Created in 1928 for Harley Davidson by American designer Irving Schott, the “Perfecto” was inspired by leather flight jackets worn by the military at the turn of the century. Was there ever a more potent symbol of cool than the biker jacket’s instantly recognizable shape, its closefitting silhouette punctuated with off-center zips, studs, prominent lapels, and buckles? Hollywood doesn’t think so, with films employing its antihero aesthetic since the 50s. It burst into the style consciousness when Marlon Brando leaned just so on his motorcycle in The Wild One (1953) wearing a custom Schott Perfecto jacket. The look – and its bad-boy connotations – was so incinerating to 1950s morals that many schools banned pupils from wearing leather bikers.
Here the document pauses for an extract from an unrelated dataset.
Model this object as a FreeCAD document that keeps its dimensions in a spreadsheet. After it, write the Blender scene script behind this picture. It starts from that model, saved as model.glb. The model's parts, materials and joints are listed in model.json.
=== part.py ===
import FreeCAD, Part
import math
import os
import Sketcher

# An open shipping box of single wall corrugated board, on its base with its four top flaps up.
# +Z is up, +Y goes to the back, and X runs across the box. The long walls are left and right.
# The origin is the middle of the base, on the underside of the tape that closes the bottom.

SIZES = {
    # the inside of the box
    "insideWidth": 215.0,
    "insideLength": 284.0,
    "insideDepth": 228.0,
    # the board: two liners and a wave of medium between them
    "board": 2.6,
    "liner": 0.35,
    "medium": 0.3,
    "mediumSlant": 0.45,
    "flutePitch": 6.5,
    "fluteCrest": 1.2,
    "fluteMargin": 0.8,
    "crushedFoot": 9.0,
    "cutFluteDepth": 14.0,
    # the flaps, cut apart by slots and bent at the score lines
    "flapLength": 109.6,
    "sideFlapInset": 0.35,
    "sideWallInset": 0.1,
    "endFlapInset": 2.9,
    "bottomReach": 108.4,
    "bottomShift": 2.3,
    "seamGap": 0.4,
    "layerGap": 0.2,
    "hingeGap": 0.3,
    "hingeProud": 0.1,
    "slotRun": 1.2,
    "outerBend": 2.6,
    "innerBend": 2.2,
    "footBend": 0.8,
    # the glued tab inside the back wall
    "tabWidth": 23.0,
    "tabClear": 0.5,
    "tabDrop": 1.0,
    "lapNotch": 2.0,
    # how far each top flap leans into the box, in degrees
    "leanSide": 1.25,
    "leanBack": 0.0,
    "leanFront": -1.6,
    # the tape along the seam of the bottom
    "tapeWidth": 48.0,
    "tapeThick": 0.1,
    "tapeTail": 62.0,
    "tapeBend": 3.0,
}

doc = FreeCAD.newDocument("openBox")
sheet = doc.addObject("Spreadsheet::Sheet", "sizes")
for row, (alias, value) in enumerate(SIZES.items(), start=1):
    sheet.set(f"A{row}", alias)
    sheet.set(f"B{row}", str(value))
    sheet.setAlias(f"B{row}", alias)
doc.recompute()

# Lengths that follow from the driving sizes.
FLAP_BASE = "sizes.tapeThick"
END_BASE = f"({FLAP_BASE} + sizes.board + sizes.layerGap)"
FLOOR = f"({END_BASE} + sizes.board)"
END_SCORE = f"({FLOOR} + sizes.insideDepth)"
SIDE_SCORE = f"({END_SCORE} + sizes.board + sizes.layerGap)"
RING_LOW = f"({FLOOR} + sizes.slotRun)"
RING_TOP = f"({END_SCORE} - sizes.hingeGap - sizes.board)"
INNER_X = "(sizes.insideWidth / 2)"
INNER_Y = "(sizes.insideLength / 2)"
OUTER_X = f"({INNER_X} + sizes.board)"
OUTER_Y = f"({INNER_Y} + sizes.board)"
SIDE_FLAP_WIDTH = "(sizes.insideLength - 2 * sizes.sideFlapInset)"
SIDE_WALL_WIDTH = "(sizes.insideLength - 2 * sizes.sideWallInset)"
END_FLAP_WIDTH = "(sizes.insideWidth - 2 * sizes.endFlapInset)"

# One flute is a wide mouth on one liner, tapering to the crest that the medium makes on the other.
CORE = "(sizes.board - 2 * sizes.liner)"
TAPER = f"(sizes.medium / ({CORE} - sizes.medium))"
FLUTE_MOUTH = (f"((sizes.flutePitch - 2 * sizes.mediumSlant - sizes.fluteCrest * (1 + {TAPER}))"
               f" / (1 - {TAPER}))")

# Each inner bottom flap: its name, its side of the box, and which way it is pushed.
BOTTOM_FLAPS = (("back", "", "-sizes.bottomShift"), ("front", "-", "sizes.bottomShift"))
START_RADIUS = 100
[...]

This, predictably, did nothing to diminish its appeal, and it was quickly adopted as the uniform for outcasts, iconoclasts, and rebels with or without cause. From punks to rockers, almost every unorthodox subculture adopted the biker for its symbolism and ease of wear – it matches everything, in any season. It quickly jumped genders to become a truly unisex item, with rockers Blondie and Joan Jett making the look their own in the 70s and 80s. The following decade, supermodel Kate Moss rarely stepped out off-duty without one, favoring Burberry, Balmain, Saint Laurent, and Alexander McQueen. And while the style is irrevocably linked to rock chic, it has managed to successfully make the transition to everyday wear for almost everyone – witness HM Queen Rania of Jordan wearing a bespoke, toned-down biker jacket by Scottish designer Graeme Black at the 2010 World Economic Forum. She again turned to the look to receive the James C Morgan Global Humanitarian Award that same year.
“If you’re cool, wearing a biker jacket will just make you look cooler,” Mohammed Rabi, founder of The Letter, a Dubai-based luxury brand that creates hand-painted and designed leather jackets, quips. “It’s such a standout piece that you can be dressed in just jeans and a basic tee and putting it on uplifts your character. The energy is cool, sexy, and a tad intimidating.” The style’s renegade reputation is firmly cemented – and this season, it’s back and badder than ever. “I have always been drawn to designing fashions that are rebellious, like black leather jackets on suburban kinds,” Jean Paul Gaultier – who designed bikers since the Eighties – once said. Prada and Dior kickstarted the latest iterations with oversized, lived-in jackets paired with micro minis for SS22, while at Alexander McQueen, Sarah Burton paired cropped versions with tulle skirts, as well as structured ones with big lapels. Simone Rocha gave hers balloon sleeves and Rick Owens sent a glaring white style down the runway, its peaked shoulders defiantly puncturing the air.
Few items show such versatility – not even the humble white shirt can compete with the biker jacket’s multi-purpose appeal. It transcends not only gender, but also age. Whether you’re 17 or 70, a biker gives dainty dresses an edge, looks effortless thrown over chunky knits, and loves tailored wide-leg pants as much as it does lived-in denim. “When well chosen, it can be styled to fit various outings, from a fancy night out to a casual get-together,” says Dubai-based Iraqi style influencer Dima Al Sheikhly. “My favorite way of styling a biker jacket is on leather. You can never go wrong. I’m also a killer for a vintage look and no one rocks it like Cher.”
What separates a banal biker from the real deal? Construction and materials. Cheap, sub-par leather, especially cut-rate fake versions, won’t outlast you, and the point of a biker is that it is timeless. You want luxe – either real full-grain or 21st-century vegan – which will wear in over the years. Rabi gives his version rock’n’roll edge by adding minor tweaks for each bespoke version. “We play with different grades of leather, and some clients like them oversized, others want thick interior padding, and some choose to go crazy with colors,” he shares. Wearing a biker is not an outfit – it’s an attitude. Like French model and Chanel muse Caroline de Maigret notes, “The black leather jacket is usually a sign that you can’t mess with me today.” Hungarian brand Nanushka offers a biker made from regenerated leather as well as an oversized, soft caramel faux fur version. Tiko Paksashvili, creative director at Georgian label Materiel – a favorite of Cardi B and the Kardashians – recently created a cropped biker from eco-leather. She believes the biker is “a clothing piece that has a certain language” and that even if you add small touches and fresh details, it will still play in the same way. “This kind of jacket has a special manner, unlike anything else, that has remained unchanged for many years. When you wear one, you are clearly conveying your mood,” she states. “There is character in this style – that of a woman who goes forward without giving up.”